The scientists' findings and their research launched a new era of science, says Samuel Chao Chung Ting, a Chinese-American Nobel laureate and chairman of the award committee.
Their research also lays a solid foundation for black hole research, and has propelled the development of different science fields, including nuclear physics and astrophysics, says Ting.
The lecture in Beijing was hosted by the Future Forum, a nonprofit platform devoted to promoting science and scientists in China. It covered an array of physics topics, ranging from the introduction of the Nobel laureates' cutting-edge research to future LIGO improvements.
Weiss and Thorne also answered questions from the audience during the panel discussion moderated by Zhang Fan, an associate professor at Beijing Normal University.
Q&A
Rainer Weiss, US physicist and Nobel laureate
What would happen to the gravitational wave if it's fast enough to reach the edge of the expanding universe?
That depends a lot on what the real model of the universe is.
We have different models of the universe.
The one we now believe in the most is the one which is very depressing, the one which expands faster with time. What happens is the gravitational wave just gets weaker and weaker and weaker ... going out to infinity and there is no edge.
As a scientist, what do you want to say to the media and science communicators?
I like to communicate with people about science, especially young people because they get so excited if you explain it right to them.
If you don't use big words or a lot of mathematics, they grab it, and they really love it.
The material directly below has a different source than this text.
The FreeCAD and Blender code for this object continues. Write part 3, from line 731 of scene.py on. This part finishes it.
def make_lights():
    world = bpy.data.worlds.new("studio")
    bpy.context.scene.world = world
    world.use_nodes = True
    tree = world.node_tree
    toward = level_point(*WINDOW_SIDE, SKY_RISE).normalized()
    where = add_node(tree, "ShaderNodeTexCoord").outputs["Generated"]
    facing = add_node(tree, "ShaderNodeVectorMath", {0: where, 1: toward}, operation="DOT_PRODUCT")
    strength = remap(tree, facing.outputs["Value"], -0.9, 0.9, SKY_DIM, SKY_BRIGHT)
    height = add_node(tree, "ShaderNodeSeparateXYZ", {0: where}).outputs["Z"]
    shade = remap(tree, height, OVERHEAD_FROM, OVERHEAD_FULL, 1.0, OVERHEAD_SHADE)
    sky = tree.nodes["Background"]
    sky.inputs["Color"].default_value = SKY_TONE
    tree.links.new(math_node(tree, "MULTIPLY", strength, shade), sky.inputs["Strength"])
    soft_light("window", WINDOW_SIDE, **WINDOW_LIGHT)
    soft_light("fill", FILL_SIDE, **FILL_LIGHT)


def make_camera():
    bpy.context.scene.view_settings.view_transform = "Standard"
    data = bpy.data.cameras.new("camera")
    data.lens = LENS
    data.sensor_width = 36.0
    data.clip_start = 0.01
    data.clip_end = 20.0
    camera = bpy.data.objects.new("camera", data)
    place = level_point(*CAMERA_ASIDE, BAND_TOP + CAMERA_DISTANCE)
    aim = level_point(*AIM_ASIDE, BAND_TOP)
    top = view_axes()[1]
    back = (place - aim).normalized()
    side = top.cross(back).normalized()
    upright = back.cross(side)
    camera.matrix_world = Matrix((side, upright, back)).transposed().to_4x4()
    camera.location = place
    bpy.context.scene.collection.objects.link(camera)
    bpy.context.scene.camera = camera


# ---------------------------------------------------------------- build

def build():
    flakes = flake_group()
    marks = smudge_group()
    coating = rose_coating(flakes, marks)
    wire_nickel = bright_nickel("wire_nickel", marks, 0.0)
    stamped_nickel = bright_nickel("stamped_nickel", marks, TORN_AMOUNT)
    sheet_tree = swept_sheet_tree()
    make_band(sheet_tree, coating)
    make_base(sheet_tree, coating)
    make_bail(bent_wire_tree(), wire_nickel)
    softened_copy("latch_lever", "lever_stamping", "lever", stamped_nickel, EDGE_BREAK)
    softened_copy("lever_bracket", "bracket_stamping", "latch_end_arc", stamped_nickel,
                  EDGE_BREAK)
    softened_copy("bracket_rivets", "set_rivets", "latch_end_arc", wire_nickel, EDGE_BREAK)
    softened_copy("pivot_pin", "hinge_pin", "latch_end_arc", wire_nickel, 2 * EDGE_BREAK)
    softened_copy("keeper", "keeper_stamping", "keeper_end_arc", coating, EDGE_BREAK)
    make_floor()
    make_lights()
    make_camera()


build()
When you explain to somebody how a rainbow works, with little reflections inside the drops, kids get intensely excited about that.
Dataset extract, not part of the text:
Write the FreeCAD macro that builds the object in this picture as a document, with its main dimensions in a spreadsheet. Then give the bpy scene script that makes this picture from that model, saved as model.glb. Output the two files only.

What I like is ... kids get enamored by what they have. Adults shouldn't lose that.
One of the reasons why it's fun to talk to kids and explain science to them is because you really open their eyes to something.
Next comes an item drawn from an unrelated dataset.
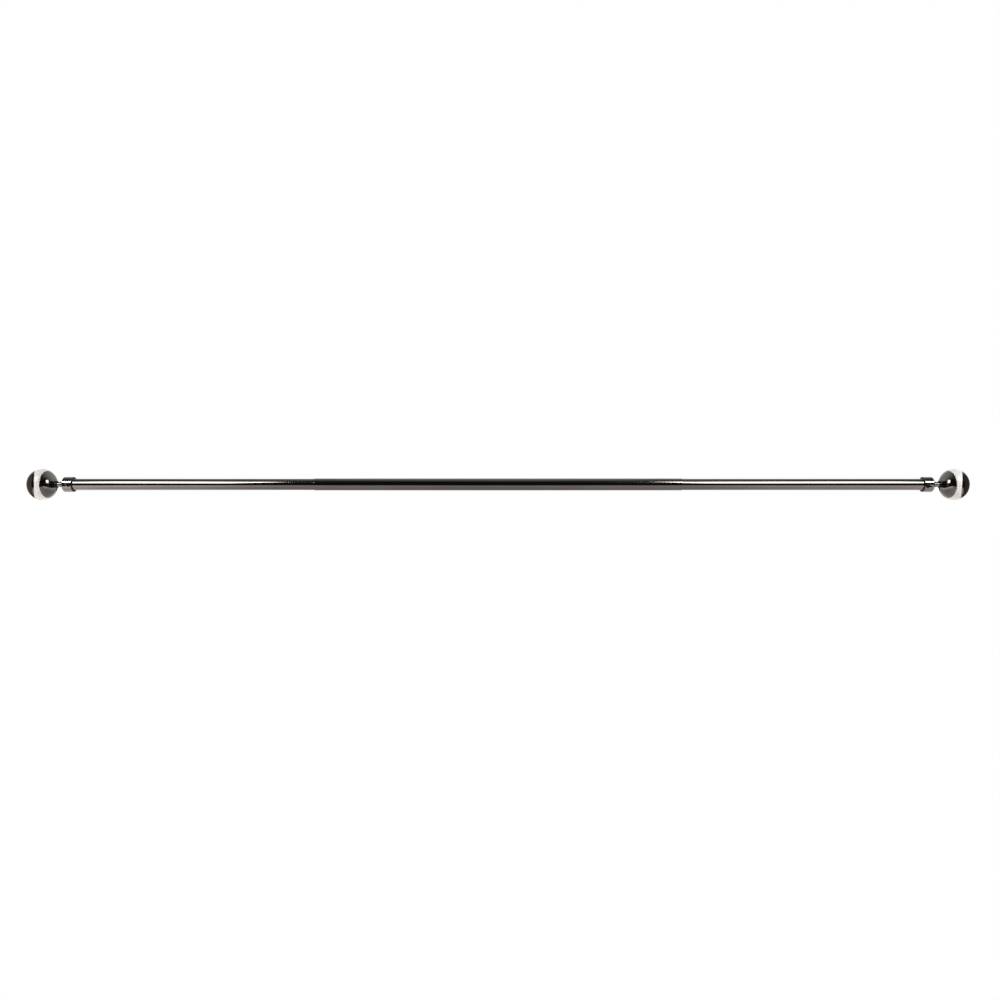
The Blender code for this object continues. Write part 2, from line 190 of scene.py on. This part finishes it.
def rounded(corners, steps):
    """Turns the (x, radius, rounding) corners of a closed outline into points, with an arc for a rounding.

    A point just beyond each end of an arc keeps the long face beside it evenly shaded.
    """
    points = []
    count = len(corners)
    for i, (x, r, rounding) in enumerate(corners):
        corner = Vector((x, r))
        if rounding <= 0:
            points.append((x, r))
            continue
        to_last = Vector(corners[i - 1][:2]) - corner
        to_next = Vector(corners[(i + 1) % count][:2]) - corner
        before = to_last.normalized()
        after = to_next.normalized()
        half = before.angle(after) / 2
        reach = rounding / math.tan(half)
        start = corner + before * reach
        end = corner + after * reach
        centre = corner + (before + after).normalized() * (rounding / math.sin(half))
        first = start - centre
        turn = first.angle_signed(end - centre)
        last_hold = min(rounding / 2, (to_last.length - reach) / 4)
        next_hold = min(rounding / 2, (to_next.length - reach) / 4)
        points.append(tuple(start + before * last_hold))
        for step in range(steps + 1):
            spoke = first.copy()
            spoke.rotate(Matrix.Rotation(-turn * step / steps, 2))
            points.append(tuple(centre + spoke))
        points.append(tuple(end + after * next_hold))
    return points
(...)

You experience so much more if you understand something. It's like somebody reads you a poem, and the words are there. If somebody explains to you what the poem really says, that makes the poem even more interesting.
I go to talk to high schools, grades schools and even talk to kindergartens. The more you can do that, the more likely they will go home and explain to their parents what they saw. Parents will get drawn in a little themselves. That's the way we are saving the world.
Kip Stephen Thorne, US theoretical physicist and Nobel laureate
Do you believe time travel is possible?
We have an educated guess based on a lot of calculations on the laws of nature that the probability to time travel is very small, but we are not sure.
The issue is there is a physical process, by which no matter how you make the time machine, the moment that it is activated, it will destroy itself.
The first thing that can travel through the time machine, go backward in time and return to where it started is light or vacuum fluctuations of the electromagnetic field or other fields in nature.
When we did the analysis, it looked to us that the explosion becomes sufficiently intense-you work on such a small time scale that the laws of physics that are used to do the calculation break down. You have to switch to use the quantum gravity that we don't understand.
Stephen Hawking and I agree that we're not likely to get an answer until we have the laws of quantum gravity, which also controls the growth of the universe and controls what happens inside the black holes.
How important is science communication?
Our world has major problems and opportunities that are technological and scientific. Global warming is perhaps one of the most important issues. If we're going to solve these problems, it is necessary that we get an understanding of them and enthusiasm about solving them from a large fraction of the world population.
That means people need to understand science-at least at the level of understanding that certain predictions are reliable and others are not, and knowing whom you can trust about scientific predictions and having some sense of how science is done.
We don't do well in educating the general population in America. I hope you do better in China.